_Given exercise_
Give nothing except the number of lines containing the word "JSON".
begin Stored records
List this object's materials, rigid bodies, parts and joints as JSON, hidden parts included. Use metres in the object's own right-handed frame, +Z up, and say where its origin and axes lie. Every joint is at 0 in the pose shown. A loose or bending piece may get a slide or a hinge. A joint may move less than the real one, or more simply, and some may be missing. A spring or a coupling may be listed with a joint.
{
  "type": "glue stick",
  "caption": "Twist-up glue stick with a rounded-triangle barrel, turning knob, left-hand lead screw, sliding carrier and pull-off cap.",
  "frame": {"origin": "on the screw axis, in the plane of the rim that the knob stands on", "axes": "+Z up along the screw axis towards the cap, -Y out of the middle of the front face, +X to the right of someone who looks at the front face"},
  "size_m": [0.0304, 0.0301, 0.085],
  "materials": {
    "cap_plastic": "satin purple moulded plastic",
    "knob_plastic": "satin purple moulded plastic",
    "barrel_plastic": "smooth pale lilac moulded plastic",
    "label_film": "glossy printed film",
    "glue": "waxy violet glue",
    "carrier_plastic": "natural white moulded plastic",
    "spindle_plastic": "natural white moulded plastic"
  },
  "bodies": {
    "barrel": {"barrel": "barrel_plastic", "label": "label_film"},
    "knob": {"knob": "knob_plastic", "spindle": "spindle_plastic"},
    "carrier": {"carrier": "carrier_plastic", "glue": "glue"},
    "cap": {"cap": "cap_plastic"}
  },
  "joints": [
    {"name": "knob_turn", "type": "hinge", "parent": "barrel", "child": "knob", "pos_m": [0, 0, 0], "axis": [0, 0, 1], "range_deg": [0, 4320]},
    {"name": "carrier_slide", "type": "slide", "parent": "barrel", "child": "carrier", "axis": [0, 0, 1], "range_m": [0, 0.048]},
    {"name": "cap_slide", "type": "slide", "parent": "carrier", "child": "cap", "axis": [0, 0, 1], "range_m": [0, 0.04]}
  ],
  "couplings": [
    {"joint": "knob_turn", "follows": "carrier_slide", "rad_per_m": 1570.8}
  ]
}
end Stored records
begin Stored records
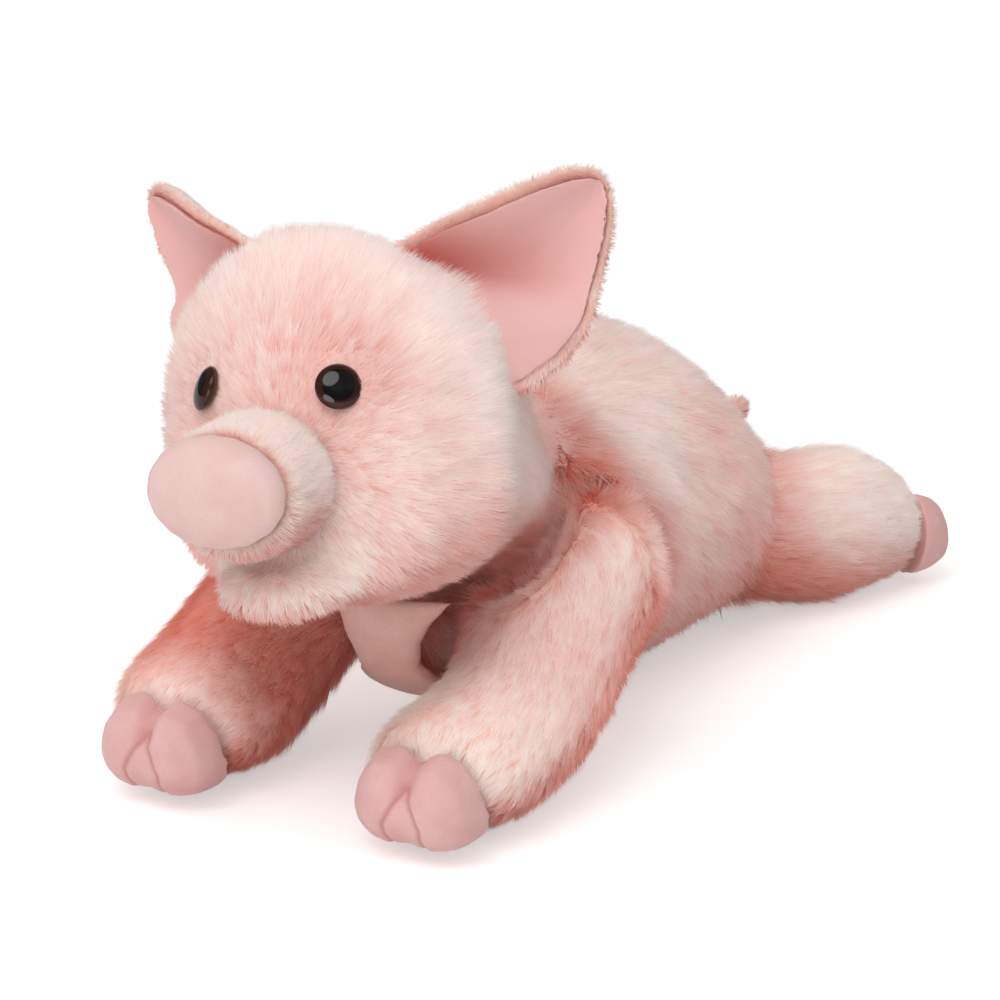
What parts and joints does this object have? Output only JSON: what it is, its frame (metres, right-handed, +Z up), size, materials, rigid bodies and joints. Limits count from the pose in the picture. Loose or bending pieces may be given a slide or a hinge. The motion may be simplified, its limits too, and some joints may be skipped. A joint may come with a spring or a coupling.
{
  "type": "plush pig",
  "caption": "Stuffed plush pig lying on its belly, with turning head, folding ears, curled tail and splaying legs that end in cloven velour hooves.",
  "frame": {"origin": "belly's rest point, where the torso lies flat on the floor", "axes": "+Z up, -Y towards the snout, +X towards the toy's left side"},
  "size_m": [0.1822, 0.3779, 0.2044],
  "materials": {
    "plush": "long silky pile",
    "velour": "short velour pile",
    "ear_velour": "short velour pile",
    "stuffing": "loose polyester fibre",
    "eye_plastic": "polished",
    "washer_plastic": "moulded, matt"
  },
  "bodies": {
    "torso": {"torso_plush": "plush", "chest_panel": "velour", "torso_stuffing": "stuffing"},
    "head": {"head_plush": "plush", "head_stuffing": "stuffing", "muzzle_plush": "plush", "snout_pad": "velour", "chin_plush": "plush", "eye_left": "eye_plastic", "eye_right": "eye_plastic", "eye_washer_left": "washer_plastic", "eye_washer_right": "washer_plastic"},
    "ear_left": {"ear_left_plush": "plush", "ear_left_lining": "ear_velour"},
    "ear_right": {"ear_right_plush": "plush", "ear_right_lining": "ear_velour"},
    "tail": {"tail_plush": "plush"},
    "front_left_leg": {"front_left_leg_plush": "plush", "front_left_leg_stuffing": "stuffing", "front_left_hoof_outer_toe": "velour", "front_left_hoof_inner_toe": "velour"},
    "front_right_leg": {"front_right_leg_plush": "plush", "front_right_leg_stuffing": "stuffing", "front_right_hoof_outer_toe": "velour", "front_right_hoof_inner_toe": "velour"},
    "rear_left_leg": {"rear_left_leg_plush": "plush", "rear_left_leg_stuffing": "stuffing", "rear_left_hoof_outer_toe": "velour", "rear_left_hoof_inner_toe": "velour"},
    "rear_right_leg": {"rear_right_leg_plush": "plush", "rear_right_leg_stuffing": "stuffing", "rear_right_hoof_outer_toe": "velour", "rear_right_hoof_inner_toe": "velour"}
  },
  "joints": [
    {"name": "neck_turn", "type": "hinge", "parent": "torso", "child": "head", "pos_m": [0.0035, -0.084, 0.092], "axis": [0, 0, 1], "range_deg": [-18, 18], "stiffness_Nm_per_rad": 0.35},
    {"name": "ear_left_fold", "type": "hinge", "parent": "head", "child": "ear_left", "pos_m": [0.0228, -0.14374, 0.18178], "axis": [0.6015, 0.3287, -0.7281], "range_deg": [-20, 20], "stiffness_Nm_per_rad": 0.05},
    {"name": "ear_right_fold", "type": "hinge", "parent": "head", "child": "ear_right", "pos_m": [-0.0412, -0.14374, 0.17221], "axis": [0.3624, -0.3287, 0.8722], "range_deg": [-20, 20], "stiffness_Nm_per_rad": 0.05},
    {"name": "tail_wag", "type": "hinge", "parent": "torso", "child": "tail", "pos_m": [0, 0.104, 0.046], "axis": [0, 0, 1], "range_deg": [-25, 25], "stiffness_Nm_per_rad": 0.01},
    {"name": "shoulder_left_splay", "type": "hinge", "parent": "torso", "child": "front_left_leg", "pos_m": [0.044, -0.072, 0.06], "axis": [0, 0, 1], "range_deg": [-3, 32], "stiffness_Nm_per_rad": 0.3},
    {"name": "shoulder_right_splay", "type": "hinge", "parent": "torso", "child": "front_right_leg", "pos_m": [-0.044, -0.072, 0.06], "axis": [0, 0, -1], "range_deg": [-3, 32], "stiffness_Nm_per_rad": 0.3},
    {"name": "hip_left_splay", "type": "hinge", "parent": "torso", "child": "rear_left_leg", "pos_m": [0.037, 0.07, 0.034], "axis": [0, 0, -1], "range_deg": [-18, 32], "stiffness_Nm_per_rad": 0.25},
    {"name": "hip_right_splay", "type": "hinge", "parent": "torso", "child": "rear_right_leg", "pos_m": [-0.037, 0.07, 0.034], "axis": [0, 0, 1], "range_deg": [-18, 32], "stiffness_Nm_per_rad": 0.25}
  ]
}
end Stored records
_Task result_
2